J’ai eu tout à l’heure le Chauvet de la nature qui venait m’apporter les deux morceaux de cuivre manquant à la commode et me tirer une carotte de cent sous avant l’époque convenue. Je lui ai dit que si je le pouvais je les lui enverrais demain mais que je ne les lui promettais pas autrement. Au reste les deux morceaux de cuivre ne vont pas du tout mais c’est égal, je n’en persiste pas moins à me louer de mon achat [5].
J’ai un mal de tête atroce, peut-être est-ce à ce vilain temps qu’il faut l’attribuer. Je te demanderai à me faire sortir un peu ce soir si tu viens avant minuit. Baise-moi, mon amour chéri, je t’aime. Elle est en régiment des gardes, comme un cadet. Baisez-moi, mon cher petit homme. J’ai une affreuse plume mais je ne veux la tailler que pour votre conte compte mon cher vicomte. D’ailleurs c’est toujours assez bon pour vous dire que vous êtes un affreux scélérat que j’aime et que j’adore.

Juliette

BnF, Mss, NAF 16346, f. 81-82
Transcription de Gwenaëlle Sifferlen assistée de Florence Naugrette

Notes

[1Il s’agit du procès qui oppose Hugo aux théâtres parisiens et de province qui représentent Lucrezia Borgia, l’opéra de Donizetti adapté de Lucrèce Borgia, traduit en français par Étienne Monnier et qui porte donc le même nom que la pièce du dramaturge sans qu’on lui ait demandé la moindre autorisation. Il va gagner son procès et après l’appel, le jugement définitif sera prononcé le 5 novembre 1841.

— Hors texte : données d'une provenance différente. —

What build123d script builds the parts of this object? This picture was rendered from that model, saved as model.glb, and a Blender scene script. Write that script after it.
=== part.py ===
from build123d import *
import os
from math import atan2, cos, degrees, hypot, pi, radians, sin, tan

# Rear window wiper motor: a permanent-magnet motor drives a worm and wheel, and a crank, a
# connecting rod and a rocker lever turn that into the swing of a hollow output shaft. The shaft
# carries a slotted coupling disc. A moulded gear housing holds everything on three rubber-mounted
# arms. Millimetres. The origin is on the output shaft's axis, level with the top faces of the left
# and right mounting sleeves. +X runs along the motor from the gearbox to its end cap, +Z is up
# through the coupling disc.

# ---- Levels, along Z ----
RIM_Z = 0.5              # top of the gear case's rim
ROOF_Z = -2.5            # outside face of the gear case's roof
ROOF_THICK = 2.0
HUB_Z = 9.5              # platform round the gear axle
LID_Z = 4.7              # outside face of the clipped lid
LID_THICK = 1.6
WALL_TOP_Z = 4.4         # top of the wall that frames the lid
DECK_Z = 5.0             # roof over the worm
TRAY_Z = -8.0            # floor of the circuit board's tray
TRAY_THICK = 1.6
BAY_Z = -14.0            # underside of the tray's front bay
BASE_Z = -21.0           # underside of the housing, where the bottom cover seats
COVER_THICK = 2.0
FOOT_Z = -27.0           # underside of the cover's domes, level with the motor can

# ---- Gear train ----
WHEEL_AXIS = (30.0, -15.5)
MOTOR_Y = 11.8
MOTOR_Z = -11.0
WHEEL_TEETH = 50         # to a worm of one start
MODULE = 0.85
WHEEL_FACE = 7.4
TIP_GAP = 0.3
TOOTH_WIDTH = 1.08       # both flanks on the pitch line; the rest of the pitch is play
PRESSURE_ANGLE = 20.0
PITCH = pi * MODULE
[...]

[2Citation du poème écrit pour Juliette par Victor Hugo : « La pauvre fleur disait au papillon céleste (…) : / Mais non, tu vas trop loin ! - Parmi des fleurs sans nombre / Vous fuyez, / Et moi je reste seule à voir tourner mon ombre / À mes pieds » (Les Chants du Crépuscule, XVII, 1835). Elle l’emploie de temps à autre.

[3Juliette imite l’accent allemand.

[4Hugo est en pleine rédaction de la lettre XXI du Rhin, « Légende du beau Pécopin et de la belle Bauldour », conte en dix-neuf chapitres, dont Juliette parle ici. Jean-Marc Hovasse remarque que ce récit est une « légende promise par le voyageur, dans les ruines de Falkenbourg, au destinataire fictif de toutes les lettres du Rhin. […] Victor Hugo l’a composée à partir des légendes rhénanes qu’il a lues, des sites qu’il a visités, et des sources habituelles de son inspiration » (Victor Hugo, t. I, ouvrage cité, p. 836-838).

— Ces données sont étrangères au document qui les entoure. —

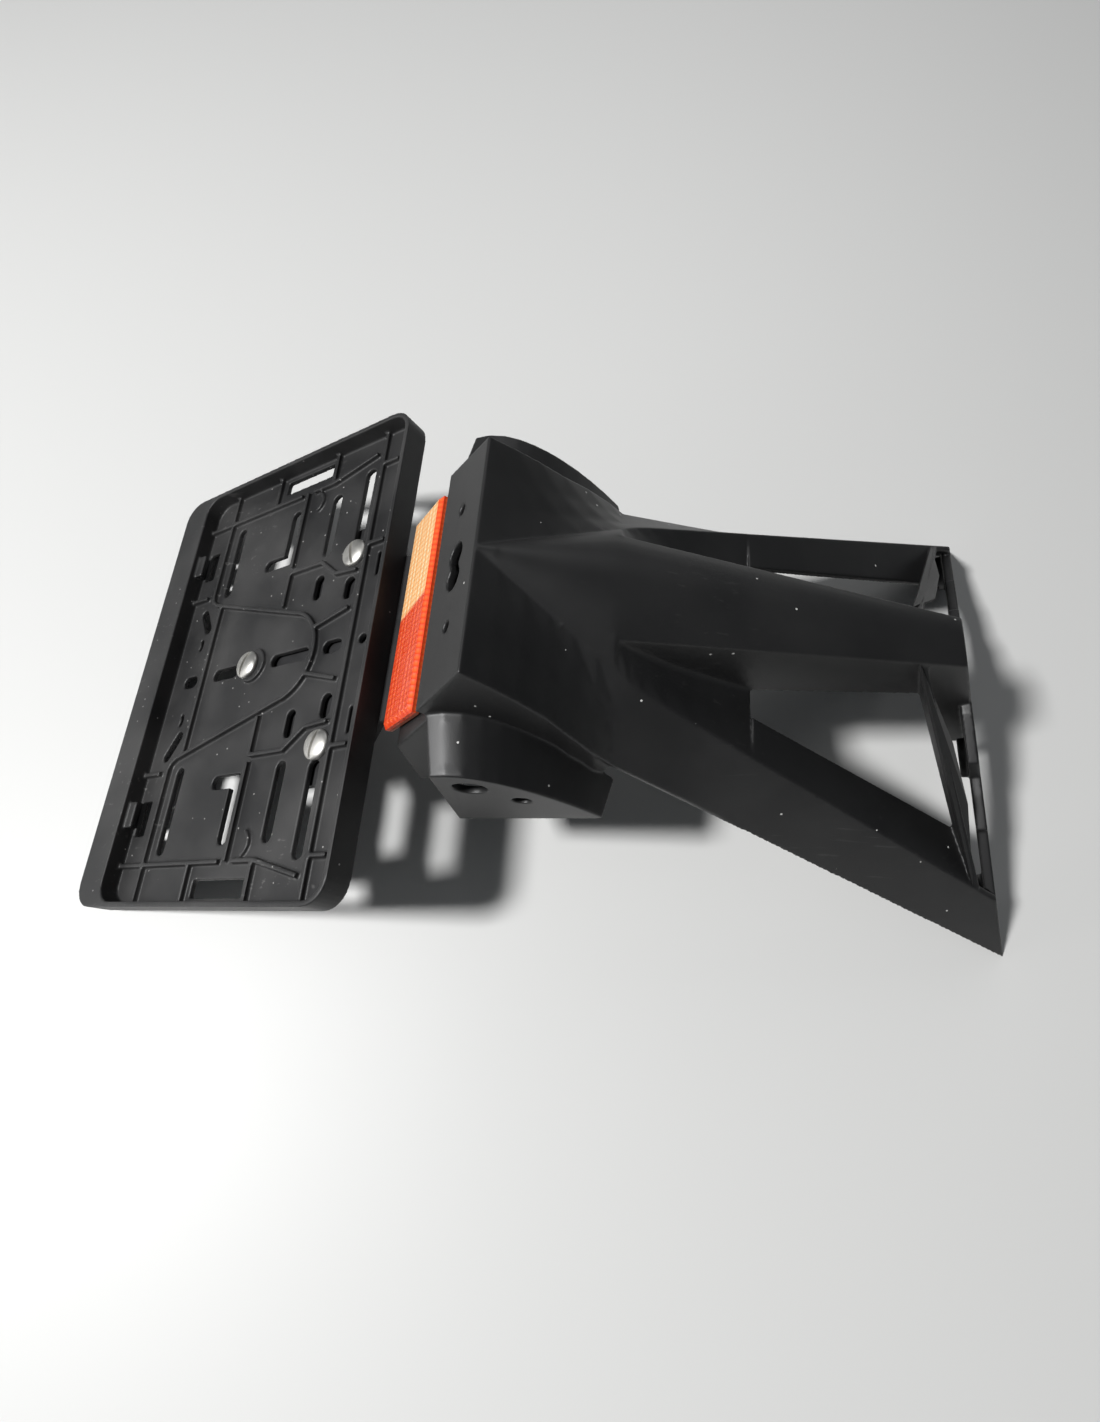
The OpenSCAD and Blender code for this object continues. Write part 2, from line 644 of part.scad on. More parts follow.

[5Le jeudi 15 avril au matin, les époux Chauvet, voisins du dessus de Juliette au 14 rue Sainte-Anastase, ont déménagé et ils ont été remplacés le mercredi 21 avril par un couple de futurs mariés. Ils n’ont manifestement pas pu emporter leur commode trop encombrante et le mercredi 12 mai après-midi, Juliette mentionnait son désir de l’acquérir.